17.9 Entire agreement
(a) The parties agree that the Contract and any documents entered into pursuant to it (including any order form) constitutes the entire agreement between them and supersedes all previous agreements, understandings and arrangements between them, whether in writing or oral in respect of its subject matter.
(b) Each party acknowledges that it has not entered into the Contract or any documents entered into pursuant to it in reliance on, and shall have no remedies in respect of, any representation or warranty that is not expressly set out in the Contract[or any documents entered into pursuant to it. No party shall have any claim for innocent or negligent misrepresentation on the basis of any statement in the Contract.
(c) Nothing in these Conditions purports to limit or exclude any liability for fraud.
17.10 Conflicts within contract: if there is a conflict between the terms contained in the Conditions and the terms of the Order, the terms of the Conditions shall prevail to the extent of the conflict.
17.11 No partnership: nothing in the Contract is intended to, or shall be deemed to, constitute a partnership or joint venture of any kind between the parties, nor constitute any party the agent of another party for any purpose. No party shall have authority to act as agent for, or to bind, the other party in any way.

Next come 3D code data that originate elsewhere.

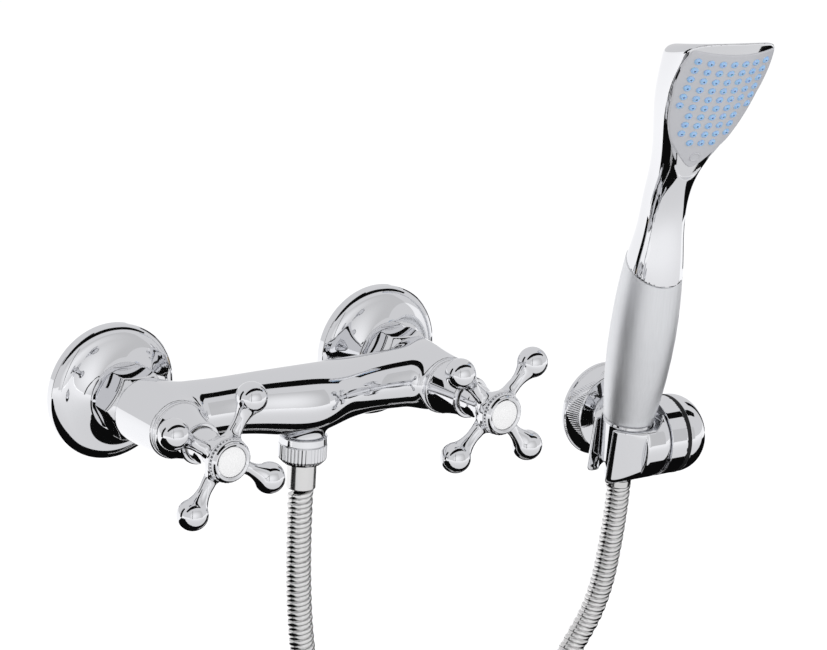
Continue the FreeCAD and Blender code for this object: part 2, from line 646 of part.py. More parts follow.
def cross_handle(side, sign, first_turn):
    """A bell hub and four teardrop arms that swell into balls, in the handle's own frame."""
    hub = turned("hub_" + side, [
        (0, 0), (K["hub_foot_radius"] - 0.7, 0), (K["hub_foot_radius"], 0.7),
        (K["hub_foot_radius"] - 0.2, 6.0),
        (K["hub_radius"], K["cross_plane"] + 2.6, 18.0, "right"),
        (K["hub_radius"], K["hub_length"]), (0, K["hub_length"])])
    join = K["ball_radius"] * trig("sin", Size(45.0))
    arms = []
    for quarter in range(4):
        turn = FreeCAD.Rotation(V(0, 0, 1), 90.0 * quarter).multiply(RIGHTWARD)
        arms.append(turned("arm_%s_%d" % (side, quarter + 1), [
            (0, 5.2), (K["handle_arm_neck"] + 1.6, 5.2),
            (K["handle_arm_neck"], K["hub_radius"] + 3.6, 26.0, "right"),
            (join, K["ball_reach"] - join, 15.0, "right"),
            (0, K["ball_reach"] + K["ball_radius"], K["ball_radius"], "left")],
            (0, 0, K["cross_plane"]), turn))
    casting = fuse("handle_casting_" + side, [hub] + arms)
    spindle_hole = cylinder("spindle_hole_" + side, K["spindle_radius"] + K["thread_clearance"],
                            K["spindle_front"] - K["handle_back"] + 0.3)
    screw_hole = cylinder("screw_hole_" + side, K["handle_screw_radius"] + 0.3, K["hub_length"])
    recess = cylinder("recess_" + side, K["button_radius"] - 0.9, 6.5,
                      (0, 0, K["hub_length"] - 5.7))
    piece = cut("handle_" + side, casting, [spindle_hole, screw_hole, recess])
    turn = OUTWARD.multiply(FreeCAD.Rotation(V(0, 0, 1), first_turn.number))
    at = (half_spacing * sign, -K["handle_back"], 0)
    node(place(piece, at, turn), "cross_handle_" + side)
    bezel_back = K["hub_length"] + 0.05
    inner = K["button_radius"] + 0.06
    bezel = turned("bezel_" + side, [
        (inner, bezel_back), (K["bezel_radius"] - 0.2, bezel_back),
        (K["bezel_radius"], bezel_back + 0.2), (K["bezel_radius"], bezel_back + 1.7),
        (K["bezel_radius"] - 1.3, bezel_back + K["bezel_height"] - 0.3),
        (K["bezel_radius"] - 1.9, bezel_back + K["bezel_height"]),
        (inner, bezel_back + K["bezel_height"] - 0.4)], at, turn)
    edge = K["bezel_radius"] + 0.3
    notched(bezel, "bezel_" + side, [(edge - 0.75, 0), (edge, -0.35), (edge, 0.35)],
            1.3, K["bezel_notches"], bezel_back + 0.2)
    node(bezel, "bezel_ring_" + side)
    top = bezel_back + K["bezel_height"] - 0.9
    crown = (K["button_radius"] * K["button_radius"] + K["button_dome"] * K["button_dome"]) \
        / (2.0 * K["button_dome"])
    node(turned("button_" + side, [
        (0, bezel_back), (K["button_radius"], bezel_back), (K["button_radius"], top),
        (0, top + K["button_dome"], crown, "left")], at, turn), "index_button_" + side)
    head_back = K["hub_length"] - 5.6
    screw_end = K["spindle_front"] - K["handle_back"] - 11.5
    node(turned("screw_" + side, [
        (0, screw_end), (K["handle_screw_radius"], screw_end),
        (K["handle_screw_radius"], head_back), (K["handle_screw_radius"] + 2.2, head_back),
        (K["handle_screw_radius"] + 2.2, head_back + 2.4), (0, head_back + 2.9)], at, turn),
        "handle_screw_" + side)


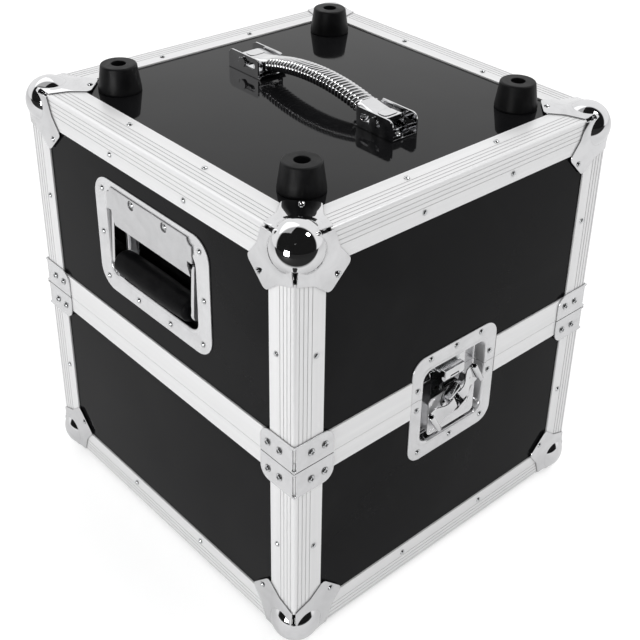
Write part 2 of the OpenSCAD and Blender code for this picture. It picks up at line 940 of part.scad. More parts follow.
// Hook with two knuckles and its pin, tipped just clear of the keeper's lip
module hook() {
    inner = 5 + fit;
    tip_c = lip_c + 0.4;
    face_c = hook_hinge_c + hook_roll;
    translate([-hook_w/2, hook_low, hook_hinge_c]) rotate([0, 90, 0])
        cylinder(h = hook_w, r = hook_roll/2, $fn = round_fn);
    both_x() translate([inner, hook_low, 0]) {
        translate([0, 0, hook_hinge_c]) rotate([0, 90, 0])
            cylinder(h = hook_w/2 - inner, r = hook_roll, $fn = round_fn);
        translate([0, 0, face_c - hook_t]) cube([hook_w/2 - inner, hook_roll + 1.5, hook_t]);
    }
    translate([-hook_w/2, hook_low + hook_roll + fit, 0]) {
        translate([0, 0, face_c - hook_t])
            cube([hook_w, hook_rise - hook_roll - fit, hook_t]);
        translate([0, hook_rise - hook_roll - fit - hook_t, tip_c])
            cube([hook_w, hook_t, face_c - tip_c]);
    }
}

module front_hook() {
    color(steel) on_latch(0) hook();
}

module back_hook() {
    color(steel) on_latch(2) hook();
}

// Keeper: an angle on the lid's dish whose lip the hook reaches behind
module keeper() {
    lip_w = hook_w + 2;
    translate([-keeper_w/2, lip_low, -dish_depth]) cube([keeper_w, keeper_h, lip_t]);
    translate([-lip_w/2, lip_low, -dish_depth]) cube([lip_w, lip_t, dish_depth + lip_c]);
    for (x = [-12, 0, 12]) translate([x, lip_low + keeper_h - 4, lip_t - dish_depth]) rivet();
}

module front_keeper() {
    color(steel) on_latch(0) keeper();
}

module back_keeper() {
    color(steel) on_latch(2) keeper();
}

// ---- top handle; drawn with z = 0 on the top panel ----

module on_lid() {
    raised() translate([0, 0, panel_top]) children();
}

module strap_bracket() {
    wall = 1.5;
    slot_h = 2*(strap_pin_r + slot_room);
    y1 = strap_in + strap_bracket;
    difference() {
        union() {
            // floor, turned up at its inner end
            translate([-strap_bracket_w/2, 0, 0]) rotate([90, 0, 90]) linear_extrude(strap_bracket_w)
                polygon([[y1, 0], [y1, wall], [strap_in - 1.6, wall], [strap_in - 3.4, 3.8],
                    [strap_in - 4.7, 3], [strap_in - 2.4, 0]]);
            for (x = [-strap_bracket_w/2, strap_bracket_w/2 - wall]) translate([x, 0, 0])
                rotate([90, 0, 90]) linear_extrude(wall) polygon(concat(
                    [[strap_in, 0], [y1, 0]], arc(y1 - 6, strap_bracket_h - 6, 6, 0, 90),
                    arc(strap_in + 3, strap_bracket_h - 3, 3, 90, 180)));
        }
        translate([-strap_bracket_w, 0, 0]) rotate([90, 0, 90]) linear_extrude(2*strap_bracket_w)
            translate([slot_out - strap_slot/2, pin_z]) polygon(round_box(strap_slot + 0.5, slot_h,
                slot_h/2 - 0.01));
    }
    translate([0, y1 - 8, wall]) rivet();
}

module top_handle_brackets() {
    color(steel) on_lid() both_y() strap_bracket();
}

// Angle of the arch where it is y away from the middle
function arch_angle(y) = asin(y/arch_r);

// Outline of an arched strip in the Y-Z plane
function arch_strip(t, half, n = 24) = concat(
    [for (i = [0:n]) let(a = arch_angle(half)*(2*i/n - 1))
        [(arch_r + t/2)*sin(a), arch_z + (arch_r + t/2)*cos(a)]],
    [for (i = [n:-1:0]) let(a = arch_angle(half)*(2*i/n - 1))
        [(arch_r - t/2)*sin(a), arch_z + (arch_r - t/2)*cos(a)]]);

coil_end_z = arch_z + arch_r*cos(arch_angle(coil_half + 2)); // strap's height past the coil

// Pressed end: a collar the coil stops against, then a plate that bends down to the pin
module strap_end() {
    plate_w = strap_bracket_w - 7;
    plate_t = 2.6;
    y0 = coil_half + 1;
    bend = pin_y - 6; // where the plate comes level
    tip = pin_y + 9;
    z0 = coil_end_z + 2.2;
    z1 = pin_z + 5;
    function bent(t) = [y0 + t*(bend - y0), z0 + t*t*(3 - 2*t)*(z1 - z0)];
    top = [for (i = [0:8]) bent(i/8)];
    difference() {
        union() {
            translate([-coil_w/2, y0, coil_end_z - coil_h/2 + 1]) cube([coil_w, 3, coil_h - 3]);
            intersection() {
                translate([-plate_w/2, 0, 0]) rotate([90, 0, 90]) linear_extrude(plate_w)
                    polygon(concat(top, [[tip, z1], [tip, z1 - plate_t]],
                        [for (i = [8:-1:0]) top[i] - [0, plate_t]]));
                translate([0, (y0 + tip)/2, 0]) linear_extrude(2*z0)
                    polygon(round_box(plate_w, tip - y0 + 0.02, 4));
            }
            // raised field over the pin
            translate([0, pin_y + 0.5, z1 - 1]) linear_extrude(1.6)
                polygon(round_box(plate_w - 7, 11, 4));
            translate([-plate_w/2, pin_y, pin_z]) rotate([0, 90, 0])
                cylinder(h = plate_w, r = strap_pin_r + 1.9, $fn = round_fn);
        }
        translate([-plate_w, pin_y, pin_z]) rotate([0, 90, 0])
            cylinder(h = 2*plate_w, r = strap_pin_r + pin_fit, $fn = round_fn);
    }
}

module top_handle_strap() {
    color(steel) on_lid() {
        translate([-strip_w/2, 0, 0]) rotate([90, 0, 90]) linear_extrude(strip_w)
            polygon(arch_strip(strip_t, coil_half + 2));
        both_y() strap_end();
    }
}

// Each turn stands out of a core that follows the arch; the strap runs through it
module top_handle_coil() {
    span = 2*arch_angle(coil_half);
    step = span/coil_turns;
    pitch = arch_r*step*PI/180;
    color(steel) on_lid() difference() {
        union() {
            for (i = [0:coil_turns - 1]) translate([0, 0, arch_z])
                rotate([span/2 - (i + 0.5)*step, 0, 0]) translate([0, 0, arch_r])
                    rotate([90, 0, 0]) sheet(-0.39*pitch, 0.78*pitch)
                        polygon(round_box(coil_w, coil_h, coil_h*0.42, 4));
            translate([coil_groove - coil_w/2, 0, 0]) rotate([90, 0, 90])
                linear_extrude(coil_w - 2*coil_groove)
                    polygon(arch_strip(coil_h - 2*coil_groove, coil_half - 0.2*pitch, coil_turns));
        }
        translate([-strip_w/2 - fit, 0, 0]) rotate([90, 0, 90]) linear_extrude(strip_w + 2*fit)
            polygon(arch_strip(strip_t + 2*fit, coil_half + 1));
    }
}

module top_handle_pins() {
    half = strap_bracket_w/2;
    color(steel) on_lid() both_y() translate([0, pin_y, pin_z]) {
        translate([-half - fit, 0, 0]) rotate([0, 90, 0])
            cylinder(h = 2*(half + fit), r = strap_pin_r, $fn = round_fn);
        both_x() translate([half + fit - 0.1, 0, 0]) rotate([0, 90, 0])
            cylinder(h = 1.6, r = strap_pin_r + 1.5, $fn = round_fn);
    }
}

// ---- side handle; drawn on the left wall, y up, z outwards ----

module side_handle_dish() {
    color(steel) raised() on_wall(3) difference() {
        union() {
            translate([0, side_mid]) sheet(-leg_t, dish_t) polygon(round_box(side_w, side_h, side_corner));
            translate([0, side_mouth_mid]) sheet(-side_depth - dish_t, side_depth + dish_t - leg_t + 0.5)
                polygon(round_box(side_mouth_w + 2*dish_t, side_mouth_h + 2*dish_t,
                    side_mouth_corner + dish_t));
        }
        translate([0, side_mouth_mid]) sheet(-side_depth, 2*side_depth)
            polygon(round_box(side_mouth_w, side_mouth_h, side_mouth_corner));
    }
}

// Cover over the bail's pivot, with an ear at each end that holds it
module side_handle_hinge_plate() {
    top_z = side_z + side_h - 5;
    crease_z = pivot_z + 4;
    low_z = pivot_z - hinge_drop;
    wide = 62;
    narrow = arm_a - arm_t/2 - 1.5;
    seat = flange_top;
    color(steel) raised() on_wall(3) difference() {
        union() {
            translate([-wide, crease_z + 4, seat]) cube([2*wide, top_z - crease_z - 4, hinge_t]);
            translate([-narrow, crease_z - 0.5, seat]) cube([2*narrow, 5, hinge_t]);
            translate([-narrow, 0, 0]) rotate([90, 0, 90]) linear_extrude(2*narrow)
                polygon([[crease_z, seat], [crease_z, seat + hinge_t], [low_z, seat + hinge_t - 2.5],
                    [low_z, seat - 2.5]]);
            both_x() translate([ear_a, 0, 0]) rotate([90, 0, 90]) linear_extrude(ear_t)
                polygon(concat([[low_z + 0.5, seat - 2.2]],
                    arc(pivot_z, pivot_c, bail_r + 3, 180, 360, 10), [[pivot_z + bail_r + 3, seat + 0.2]]));
        }
        translate([-ear_a - 2*ear_t, pivot_z, pivot_c]) rotate([0, 90, 0])
            cylinder(h = 2*(ear_a + 2*ear_t), r = bail_r + 0.1, $fn = round_fn);
        for (x = side_rivet_a*[-1, 1]) translate([x, side_z + side_h - side_rivet_top, -1])
            cylinder(h = 5, r = rivet_r + 2);
        for (x = [-wide, wide]) translate([x, top_z, -1]) cylinder(h = 5, r = 6);
    }
}

// Two torsion springs round the ends of the bail, each a row of rings with a leg
module side_handle_springs() {
    wire = 0.6;
    ring = bail_r + fit + wire;
    turns = 8;
    color(steel) raised() on_wall(3) both_x() {
        for (i = [0:turns - 1]) translate([ear_a - 2 - i*1.5*wire, pivot_z, pivot_c]) rotate([0, 90, 0])
            rotate_extrude($fn = 24) translate([ring, 0]) circle(wire, $fn = 8);
        translate([ear_a - 2, pivot_z + ring, pivot_c - 0.5]) rotate([-20, 0, 0])
            translate([-wire, -wire/2, 0.5 - side_depth - pivot_c]) cube([2*wire, wire, side_depth + pivot_c]);
    }
}

module side_handle_bail() {
    stub_in = 26; // inner end of each pivot stub
    grip_z = pivot_z - bail_drop;
    color(steel) raised() on_wall(3) {
        both_x() {
            translate([arm_a - arm_t/2, 0, 0]) rotate([90, 0, 90]) linear_extrude(arm_t) polygon(concat(
                arc(pivot_z, pivot_c, bail_r + 1.5, -90, 90),
                arc(grip_z, grip_c, bail_r + 2.5, 90, 270)));
            translate([stub_in, pivot_z, pivot_c]) rotate([0, 90, 0])
                cylinder(h = arm_a - stub_in, r = bail_r, $fn = round_fn);
        }
        translate([-arm_a, grip_z, grip_c]) rotate([0, 90, 0])
            cylinder(h = 2*arm_a, r = bail_r, $fn = round_fn);
    }
}

// Moulded grip, turned, thickest in the middle, with rounded ends
module side_handle_grip() {
    grip_z = pivot_z - bail_drop;
    end_r = 5; // rounding of the ends
    swell = 1;
    side_r = grip_r - swell - end_r;
    color([0.12, 0.12, 0.12]) raised() on_wall(3) translate([0, grip_z, grip_c]) rotate([0, 90, 0])
        rotate_extrude($fn = 48) polygon(concat(
            [[bail_r + pin_fit, -grip_half]], arc(side_r, end_r - grip_half, end_r, -90, -5, 5),
            [for (i = [-3:3]) [grip_r - swell*pow(i/4, 2), i*(grip_half - end_r)/4]],
            arc(side_r, grip_half - end_r, end_r, 5, 90, 5), [[bail_r + pin_fit, grip_half]]));
}

// ---- feet ----

module on_feet() {
    on_lid() four_corners() translate([half_w - foot_in_x, half_d - foot_in_y, 0]) children();
}

module rubber_feet() {
    color([0.13, 0.13, 0.13]) on_feet()
        rotate_extrude($fn = 48) polygon(concat([[2.6, 0], [foot_r, 0], [foot_r, 2]],
            arc(foot_end_r - 2, foot_h - 2, 2, 0, 90, 4),
            [[foot_hole_r, foot_h], [foot_hole_r, 6], [2.6, 6]]));
}

module foot_screws() {
    color(steel) on_feet() {
        cylinder(h = 6.2, r = 2.3, $fn = 24);
        translate([0, 0, 6]) scale(1.6) screw();
    }
}

base_bottom_panel();
base_front_panel();
base_back_panel();
base_left_panel();
base_right_panel();
base_edge_angles_x();
base_edge_angles_y();
base_posts();
base_tongue_rails_x();
base_tongue_rails_y();
base_ball_corners();
base_split_brackets();
base_rivets();
base_bracket_screws();
base_foam_pad();
front_latch_dish();
back_latch_dish();
front_latch_plate();
back_latch_plate();
lid_top_panel();
lid_front_panel();
lid_back_panel();
lid_left_panel();
lid_right_panel();
lid_edge_angles_x();
lid_edge_angles_y();
lid_posts();
lid_groove_rails_x();
lid_groove_rails_y();
lid_ball_corners();
lid_split_brackets();
lid_rivets();
lid_bracket_screws();
lid_foam_pad();
rubber_feet();
foot_screws();
front_keeper_dish();
back_keeper_dish();
front_keeper();
back_keeper();
side_handle_dish();
side_handle_hinge_plate();
side_handle_springs();
top_handle_brackets();
top_handle_strap();
top_handle_coil();
top_handle_pins();
side_handle_bail();
side_handle_grip();
front_latch_rotor();
front_latch_wing_left();
front_latch_wing_right();
front_draw_plate();
front_hook();
back_latch_rotor();
back_latch_wing_left();
back_latch_wing_right();
back_draw_plate();
back_hook();
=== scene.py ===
import json
import math

import bpy
from mathutils import Matrix, Vector

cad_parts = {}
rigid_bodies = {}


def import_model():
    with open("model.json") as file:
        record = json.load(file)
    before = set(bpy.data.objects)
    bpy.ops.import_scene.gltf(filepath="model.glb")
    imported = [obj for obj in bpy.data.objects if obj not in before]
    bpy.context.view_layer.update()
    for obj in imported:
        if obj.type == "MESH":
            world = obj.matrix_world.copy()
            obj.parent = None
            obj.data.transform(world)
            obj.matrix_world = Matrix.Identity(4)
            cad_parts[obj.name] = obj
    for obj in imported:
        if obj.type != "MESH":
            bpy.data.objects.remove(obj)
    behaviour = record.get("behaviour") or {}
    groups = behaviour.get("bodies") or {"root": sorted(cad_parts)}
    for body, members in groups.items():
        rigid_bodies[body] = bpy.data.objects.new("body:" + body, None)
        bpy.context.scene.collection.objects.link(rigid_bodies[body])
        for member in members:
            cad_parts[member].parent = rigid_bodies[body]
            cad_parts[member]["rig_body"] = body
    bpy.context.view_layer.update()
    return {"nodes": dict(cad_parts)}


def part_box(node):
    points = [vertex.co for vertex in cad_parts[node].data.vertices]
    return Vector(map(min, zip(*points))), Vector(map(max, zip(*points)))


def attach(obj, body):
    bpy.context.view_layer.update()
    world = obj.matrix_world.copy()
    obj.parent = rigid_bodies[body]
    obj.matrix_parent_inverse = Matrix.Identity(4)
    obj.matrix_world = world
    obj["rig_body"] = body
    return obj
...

17.12 Third party rights: a person who is not a party to the Contract shall not have any rights under the Contracts (Rights of Third Parties) Act 1999 to enforce any of the provisions of the Contract.
17.13 Variation: except as set out in these Conditions, any variation, including the introduction of any additional terms and conditions, to the Contract shall only be binding when agreed in writing and signed by the Supplier.
17.14 Equitable relief: the Customer recognises that any breach or threatened breach of the Contract may cause the Supplier irreparable harm for which damages may not be an adequate remedy. Accordingly, in addition to any other remedies and damages available to the Supplier, the Customer acknowledges and agrees that the Supplier is entitled to the remedies of specific performance, injunction and other equitable relief without proof of special damages.
17.15 Governing law and jurisdiction: the Contract and any dispute or claim arising out of or in connection with it or its subject matter or formation (including non-contractual disputes or claims) shall be governed by and construed in accordance with English law and the parties irrevocably submit to the exclusive jurisdiction of the courts of England and Wales to settle any dispute or claim arising out of, or in connection with, the Contract, its subject matter or formation (including non-contractual disputes or claims).